▸ **TASK STATEMENT**: Quote all of the data below exactly, please.

▸ **GIVEN DATA**:

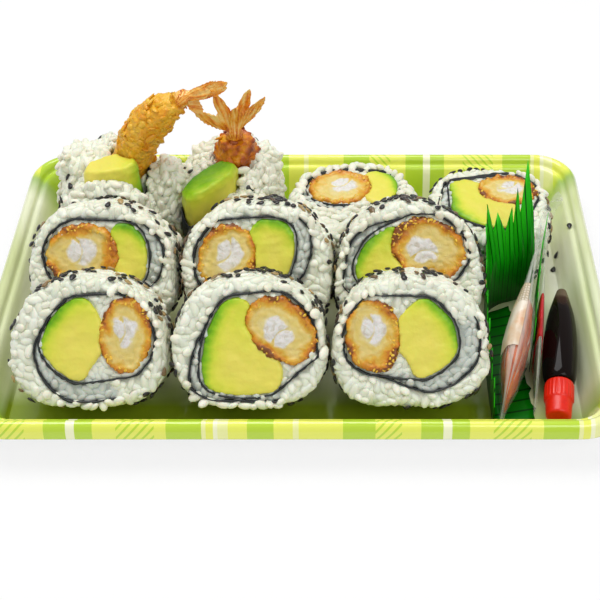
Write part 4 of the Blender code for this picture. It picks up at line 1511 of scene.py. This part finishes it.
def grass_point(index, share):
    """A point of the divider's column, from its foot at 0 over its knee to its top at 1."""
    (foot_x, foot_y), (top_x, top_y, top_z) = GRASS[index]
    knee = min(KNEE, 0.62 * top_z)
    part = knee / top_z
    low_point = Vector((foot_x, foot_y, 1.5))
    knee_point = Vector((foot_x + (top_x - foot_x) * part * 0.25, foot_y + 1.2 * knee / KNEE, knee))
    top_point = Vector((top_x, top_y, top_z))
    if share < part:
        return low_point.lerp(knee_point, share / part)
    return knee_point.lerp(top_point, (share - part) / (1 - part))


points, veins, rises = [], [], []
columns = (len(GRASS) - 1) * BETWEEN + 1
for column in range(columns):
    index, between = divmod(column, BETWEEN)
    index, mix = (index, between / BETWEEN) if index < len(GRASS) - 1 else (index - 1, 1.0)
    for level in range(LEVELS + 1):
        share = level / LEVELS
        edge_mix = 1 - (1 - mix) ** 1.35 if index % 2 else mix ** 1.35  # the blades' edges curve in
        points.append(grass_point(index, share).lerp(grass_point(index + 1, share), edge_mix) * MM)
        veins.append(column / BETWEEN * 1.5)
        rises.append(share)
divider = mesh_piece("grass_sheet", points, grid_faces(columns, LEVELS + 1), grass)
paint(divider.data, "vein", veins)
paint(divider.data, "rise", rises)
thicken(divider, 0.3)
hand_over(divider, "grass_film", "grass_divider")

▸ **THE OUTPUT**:
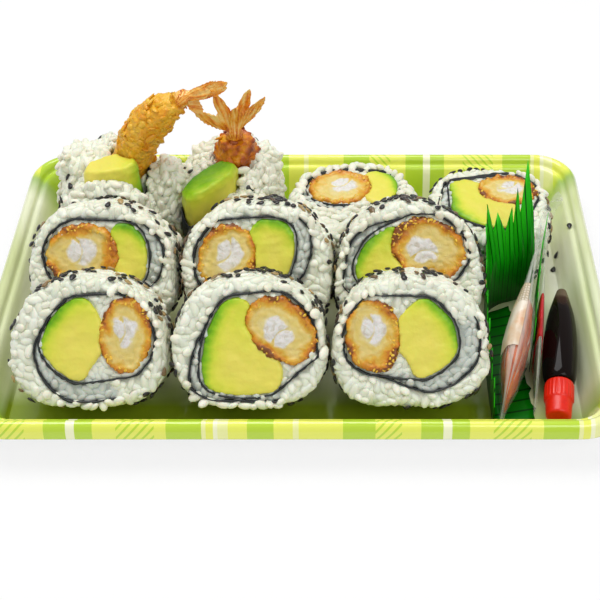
Write part 4 of the Blender code for this picture. It picks up at line 1511 of scene.py. This part finishes it.
def grass_point(index, share):
    """A point of the divider's column, from its foot at 0 over its knee to its top at 1."""
    (foot_x, foot_y), (top_x, top_y, top_z) = GRASS[index]
    knee = min(KNEE, 0.62 * top_z)
    part = knee / top_z
    low_point = Vector((foot_x, foot_y, 1.5))
    knee_point = Vector((foot_x + (top_x - foot_x) * part * 0.25, foot_y + 1.2 * knee / KNEE, knee))
    top_point = Vector((top_x, top_y, top_z))
    if share < part:
        return low_point.lerp(knee_point, share / part)
    return knee_point.lerp(top_point, (share - part) / (1 - part))


points, veins, rises = [], [], []
columns = (len(GRASS) - 1) * BETWEEN + 1
for column in range(columns):
    index, between = divmod(column, BETWEEN)
    index, mix = (index, between / BETWEEN) if index < len(GRASS) - 1 else (index - 1, 1.0)
    for level in range(LEVELS + 1):
        share = level / LEVELS
        edge_mix = 1 - (1 - mix) ** 1.35 if index % 2 else mix ** 1.35  # the blades' edges curve in
        points.append(grass_point(index, share).lerp(grass_point(index + 1, share), edge_mix) * MM)
        veins.append(column / BETWEEN * 1.5)
        rises.append(share)
divider = mesh_piece("grass_sheet", points, grid_faces(columns, LEVELS + 1), grass)
paint(divider.data, "vein", veins)
paint(divider.data, "rise", rises)
thicken(divider, 0.3)
hand_over(divider, "grass_film", "grass_divider")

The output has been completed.